Going from the top of the data below, give again each line through the one containing "hand_hole_d = 18; // [12:1:24]", both ends kept.

> _PROVIDED MATERIAL_
»»
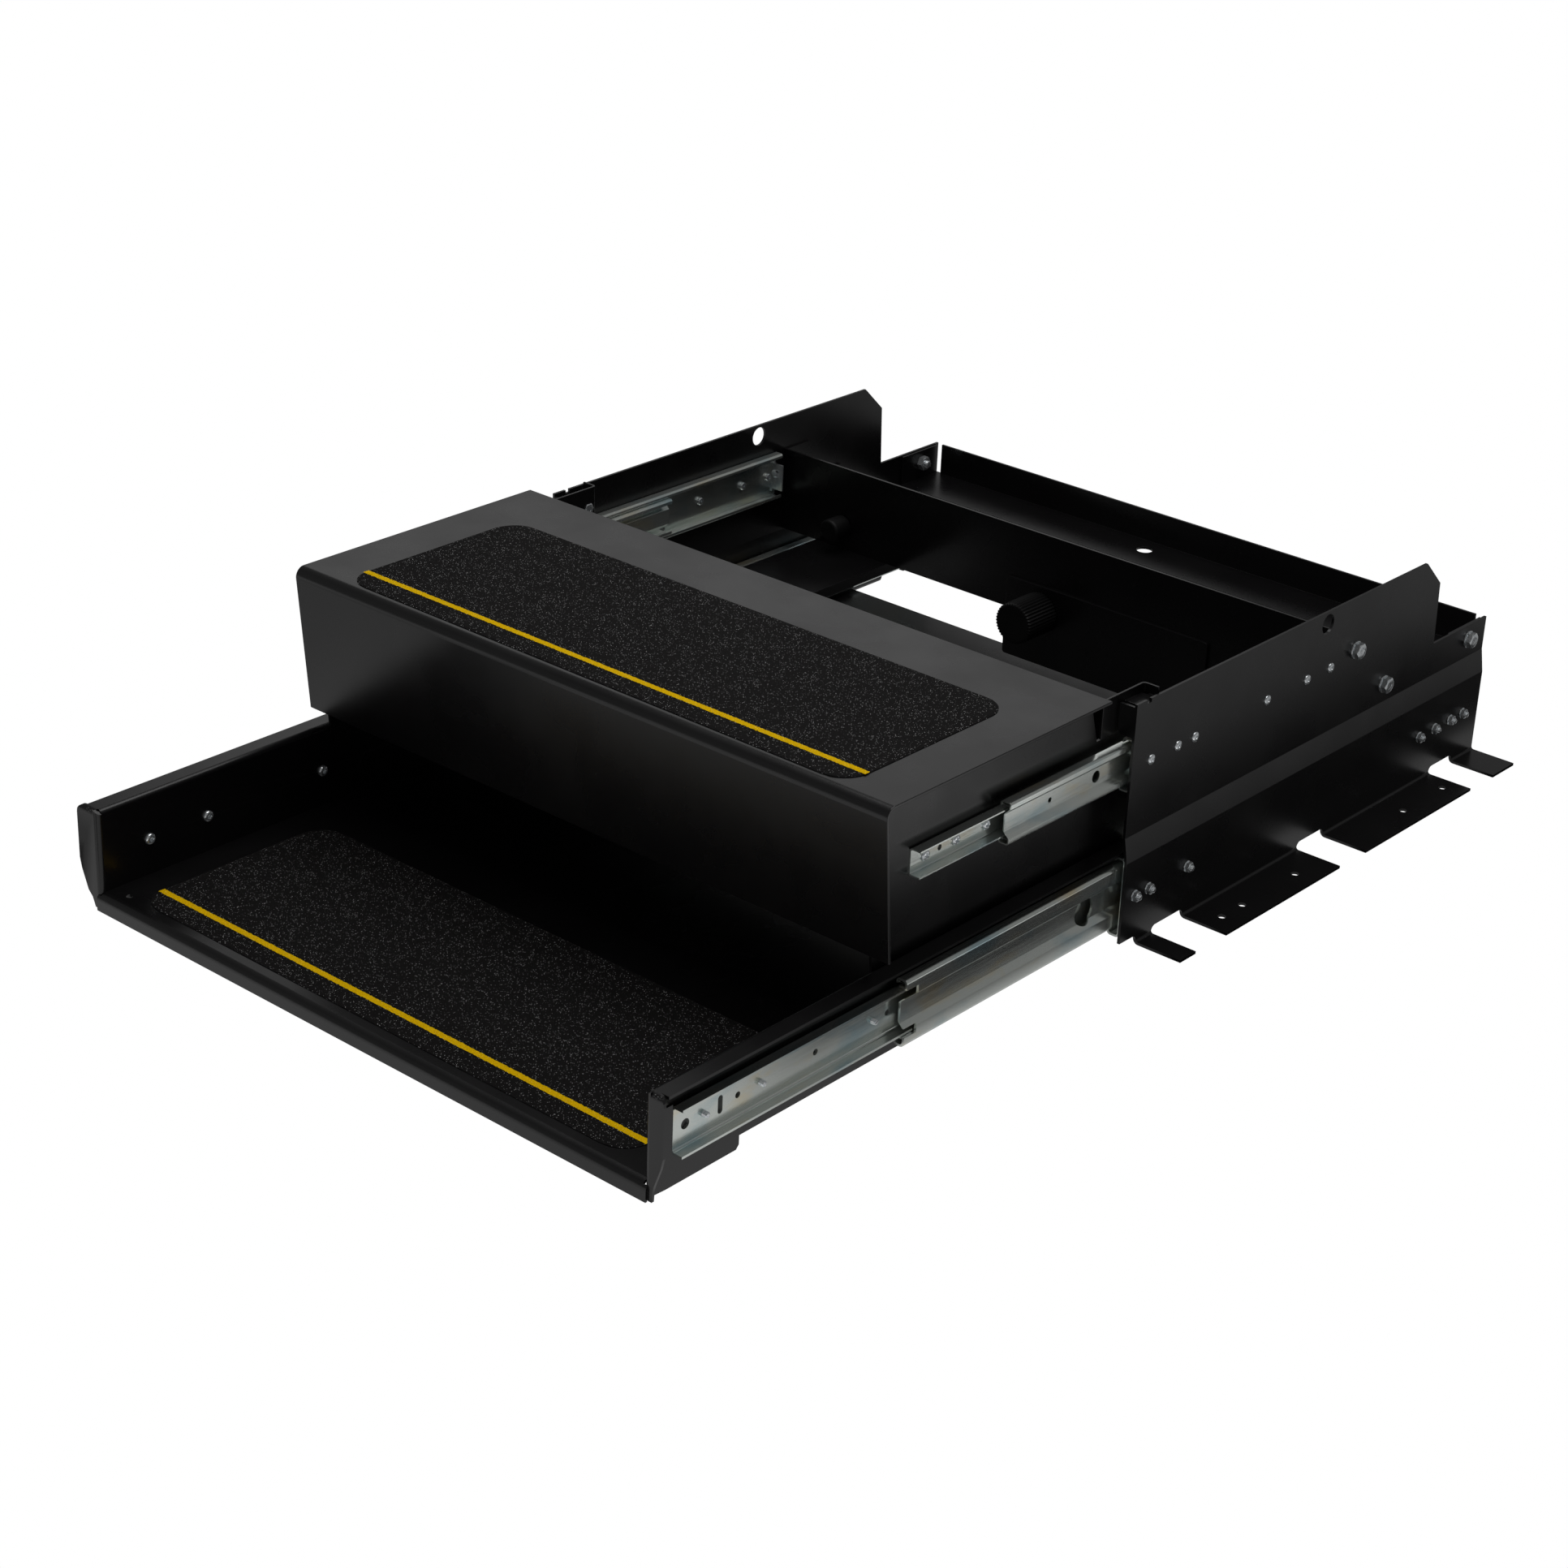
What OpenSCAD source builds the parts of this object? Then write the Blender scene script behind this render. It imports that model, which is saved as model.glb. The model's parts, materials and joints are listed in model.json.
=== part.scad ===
// Caravan pull out step: a bolted-down sheet steel housing with two treads on ball bearing slides.
// The upper step is a box section tread, the lower step is a shallow tray that runs underneath it.
// Millimetres. X = 0 is the middle of the step, +Y points back under the vehicle, +Z is up.
// Z = 0 is the underside of the feet. Y = 0 is the middle of the outer foot holes.
// Depths called u are measured back from the front edge of the housing's side plates.
// The drawn position is fully pulled out. Closing moves both steps along +Y.

/* [Housing plates] */
// Sheet thickness of the housing
sheet = 2.5; // [2:0.1:3.2]
// Inside radius of the sheet bends
bend_r = 2.5; // [1.5:0.5:4]
// Depth of the side plates, front to back
plate_len = 559; // [556:1:575]
// Depth at which the high part of a side plate ends
plate_peak = 436; // [415:1:445]
// Height of the low rear part of a side plate
plate_rear_top = 134.5; // [130:0.5:150]
// Height where the side plate starts to step outwards
joggle_top = 102.6; // [100:0.2:104]
// Height where the outward step is complete
joggle_low = 81; // [80.5:0.5:88]
// Half width over the feet
foot_out = 371; // [364:1:380]
// Height of the gaps between the feet
relief_h = 8.6; // [7.6:0.2:10]
// Diameter of the round hand hole near the top of each plate
hand_hole_d = 18; // [12:1:24]

/* [Foot holes] */
// Diameter of the foot bolt holes
foot_hole_d = 7; // [5.5:0.5:9]
// Distance of the foot holes from the middle
foot_hole_x = 351.5; // [348:0.5:356]
// Depth of the front outer hole
foot_hole_front = 111; // [104:1:118]
// Depth of the rear outer hole
foot_hole_rear = 464.5; // [450:0.5:470]
// Depth of the second hole
foot_hole_second = 141; // [130:1:150]
// Depth of the fourth hole
foot_hole_fourth = 397; // [380:1:410]
// Depth of the middle hole
foot_hole_mid = 221.5; // [200:0.5:240]

/* [Slides] */
// Thickness of a closed slide, both pairs
slide_t = 19.1; // [18.6:0.1:20.5]
// Distance of the slide fronts behind the front edge of the housing
slide_front = 2; // [1:0.5:4]
// Height of the upper slides
upper_h = 45.7; // [44:0.1:47]
// Height of the middle line of the upper slides
upper_z = 164.4; // [162:0.2:166]
// Length of the upper outer members
upper_len = 299; // [295:1:302]
// Length of the upper middle and inner members
upper_run = 290; // [284:1:292]
// Sheet gauge of the upper slides
upper_g = 1.2; // [1:0.05:1.4]
// Height of the lower slides
lower_h = 71; // [70:0.1:72]
// Height of the middle line of the lower slides
lower_z = 48; // [47.6:0.1:50]
// Length of the lower members
lower_len = 550; // [540:1:553]
// Sheet gauge of the lower slides
lower_g = 2; // [1.8:0.05:2.2]
// Ball diameter of the outer rows in the upper slides
upper_ball_o = 3; // [2.8:0.05:3.1]
// Ball diameter of the inner rows in the upper slides
upper_ball_i = 4.76; // [4.5:0.02:4.8]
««
> _OUTPUT OF THE TASK_
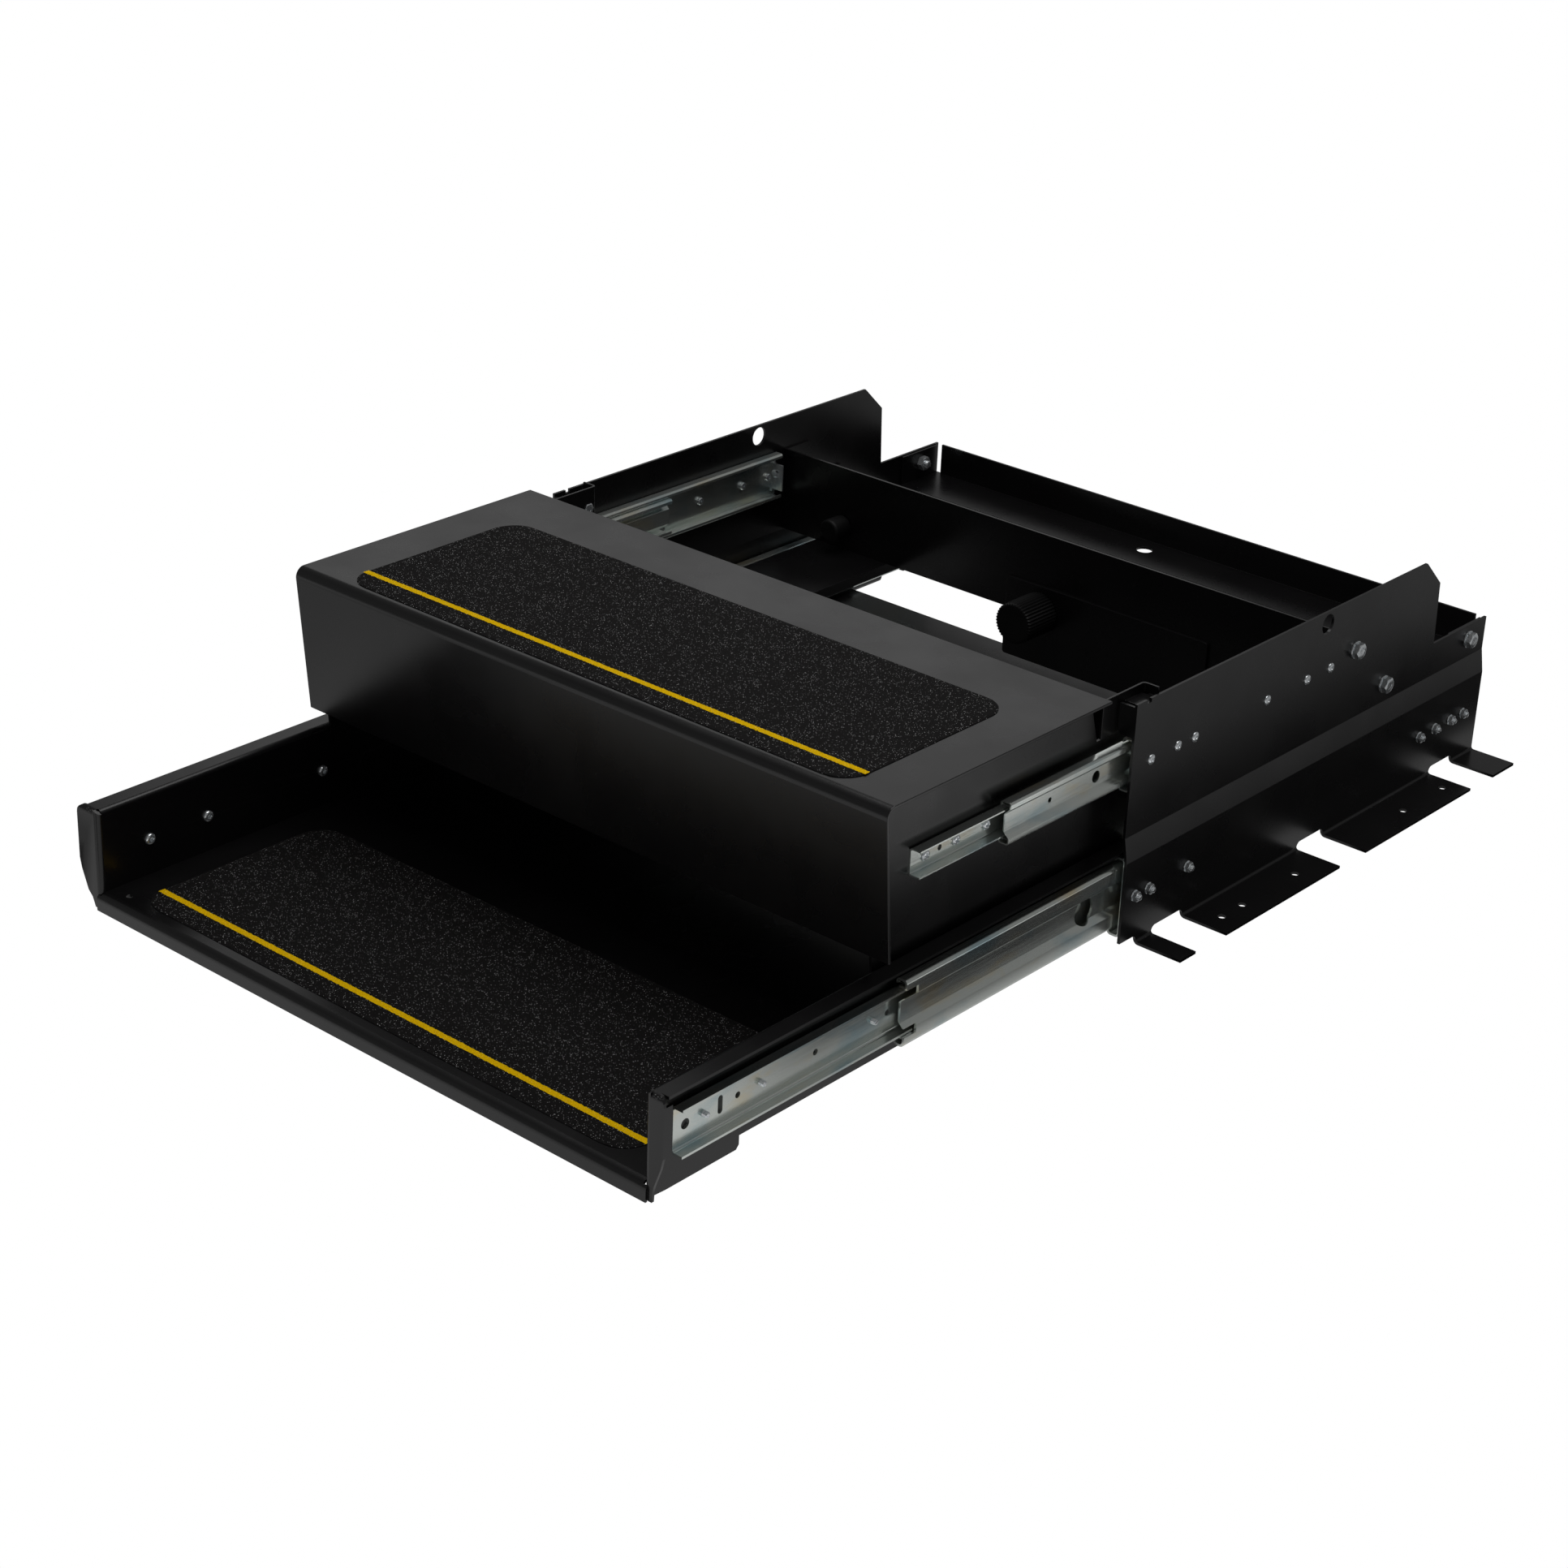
What OpenSCAD source builds the parts of this object? Then write the Blender scene script behind this render. It imports that model, which is saved as model.glb. The model's parts, materials and joints are listed in model.json.
=== part.scad ===
// Caravan pull out step: a bolted-down sheet steel housing with two treads on ball bearing slides.
// The upper step is a box section tread, the lower step is a shallow tray that runs underneath it.
// Millimetres. X = 0 is the middle of the step, +Y points back under the vehicle, +Z is up.
// Z = 0 is the underside of the feet. Y = 0 is the middle of the outer foot holes.
// Depths called u are measured back from the front edge of the housing's side plates.
// The drawn position is fully pulled out. Closing moves both steps along +Y.

/* [Housing plates] */
// Sheet thickness of the housing
sheet = 2.5; // [2:0.1:3.2]
// Inside radius of the sheet bends
bend_r = 2.5; // [1.5:0.5:4]
// Depth of the side plates, front to back
plate_len = 559; // [556:1:575]
// Depth at which the high part of a side plate ends
plate_peak = 436; // [415:1:445]
// Height of the low rear part of a side plate
plate_rear_top = 134.5; // [130:0.5:150]
// Height where the side plate starts to step outwards
joggle_top = 102.6; // [100:0.2:104]
// Height where the outward step is complete
joggle_low = 81; // [80.5:0.5:88]
// Half width over the feet
foot_out = 371; // [364:1:380]
// Height of the gaps between the feet
relief_h = 8.6; // [7.6:0.2:10]
// Diameter of the round hand hole near the top of each plate
hand_hole_d = 18; // [12:1:24]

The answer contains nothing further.